Cette démission collective pourrait marquer un tournant pour la Grande Loge de Maurice. Elle met en lumière des tensions internes et pose des questions sur l’unité et la gouvernance de cette institution historique.
La Loge Kilwinning No. 23 occupe depuis longtemps une position révérée à Maurice, avec une influence notable dans dans le domaine politique et des affaires Faisant partie d’un réseau de loges similaires, elle a toujours maintenu un voile de secret, rendant cette démission publique d’autant plus significative.
Ces révélations ont suscité des réactions variées.
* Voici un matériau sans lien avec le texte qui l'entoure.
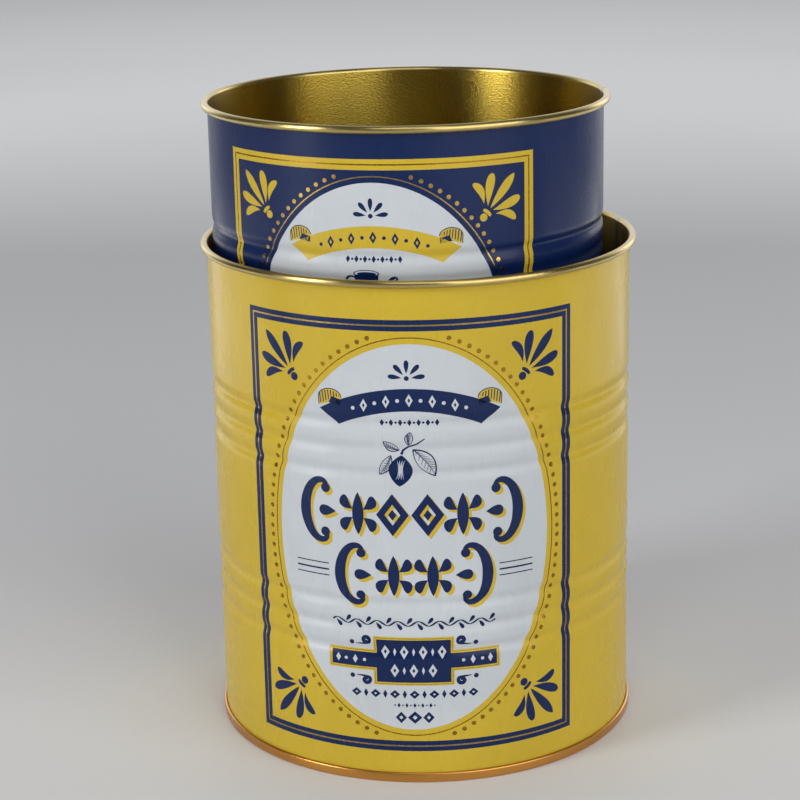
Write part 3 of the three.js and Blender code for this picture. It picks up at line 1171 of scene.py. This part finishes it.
def add_world():
    """Dark all round, but bright behind the tins."""
    world = bpy.data.worlds.new("studio")
    world.use_nodes = True
    tree = world.node_tree
    background = tree.nodes["Background"]
    background.inputs["Color"].default_value = (0.95, 0.97, 1.0, 1)
    direction = tree.nodes.new("ShaderNodeTexCoord").outputs["Generated"]
    apart = tree.nodes.new("ShaderNodeSeparateXYZ")
    rise = tree.nodes.new("ShaderNodeMapRange")
    for socket, value in zip(("From Min", "From Max", "To Min", "To Max"), (0.45, 0.9, 0.09, 1.0)):
        rise.inputs[socket].default_value = value
    tree.links.new(direction, apart.inputs[0])
    tree.links.new(apart.outputs["Y"], rise.inputs["Value"])
    tree.links.new(rise.outputs["Result"], background.inputs["Strength"])
    bpy.context.scene.world = world


add_camera()
bpy.context.scene.view_settings.view_transform = "Standard"

# Grooves, pitch and depth in millimetres above the tin's base, the side seam and panel in degrees
large = Tin("large", upper_groove=108.6, lower_groove=55.2, pitch=7.2, depth=0.6,
            seam=105, panel=-2.72, art_scale=1.0)
small = Tin("small", upper_groove=103.6, lower_groove=51, pitch=6.8, depth=0.56,
            seam=95, panel=-8.89, art_scale=0.943)

YELLOW = srgb(200, 171, 50)
NAVY = srgb(14, 34, 78)
WHITE = srgb(196, 201, 205)
LACQUER = srgb(182, 156, 64)
# The rim's colour is the inside lacquer made lighter, a painted highlight on the curl
RIM_LACQUER_PAINTED_HIGHLIGHT = srgb(196, 174, 108)
END_LACQUER = srgb(206, 148, 72)
GOLD_LINE = srgb(176, 146, 78)
BRONZE_LINE = srgb(160, 120, 44)

compound = compound_material()
ends = [
    lacquer_material("end_lacquer", LACQUER, relief=0.5),
    lacquer_material("end_outside_lacquer", END_LACQUER, relief=0.2),
]
bare = tinplate_material()
inks = {
    "navy": ("litho_navy", ink_material("navy_ink", NAVY)),
    "white": ("litho_white", ink_material("white_ink", WHITE)),
    "yellow": ("litho_yellow", ink_material("yellow_ink", YELLOW)),
    "gold": ("litho_gold", metal_ink_material("gold_line", GOLD_LINE)),
    "bronze": ("litho_gold", metal_ink_material("bronze_line", BRONZE_LINE)),
}

pod_label = label_artwork("navy", "gold", "bronze", "navy", "white", pod_shapes)
cup_label = label_artwork("yellow", "bronze", "gold", "yellow", "navy", cup_shapes)
for tin, ground, art in ((large, "yellow", pod_label), (small, "navy", cup_label)):
    slot, coat = inks[ground]
    inner = lacquer_material(tin.prefix + "_lacquer", LACQUER, tin)
    # The curl gets the same lacquer lightened into a painted highlight, with less grain
    rim = lacquer_material(tin.prefix + "_rim_lacquer_painted_highlight", RIM_LACQUER_PAINTED_HIGHLIGHT, tin, relief=0.15)
    build_tin(tin, [coat, inner, bare, rim], slot, ends, art, inks)

build_riser()
add_lights(add_floor())
add_world()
Tandis que certains considèrent ces démissions comme un simple ajustement interne, d’autres y voient le symptôme de problèmes plus profonds au sein de la loge. « C’est un moment charnière pour la Loge Kilwinning No. 23. Une démission collective de cette ampleur est rare et indique de possibles tensions sous-jacentes qui méritent d’être explorées, » a déclaré l’un des démissionnaires
Conséquences futures
De nombreuses voix du GLM s’élèvent désormais pour demander une transparence accrue afin de mieux comprendre la dynamique interne de ces organisations, étant donné leur influence historique dans divers domaines.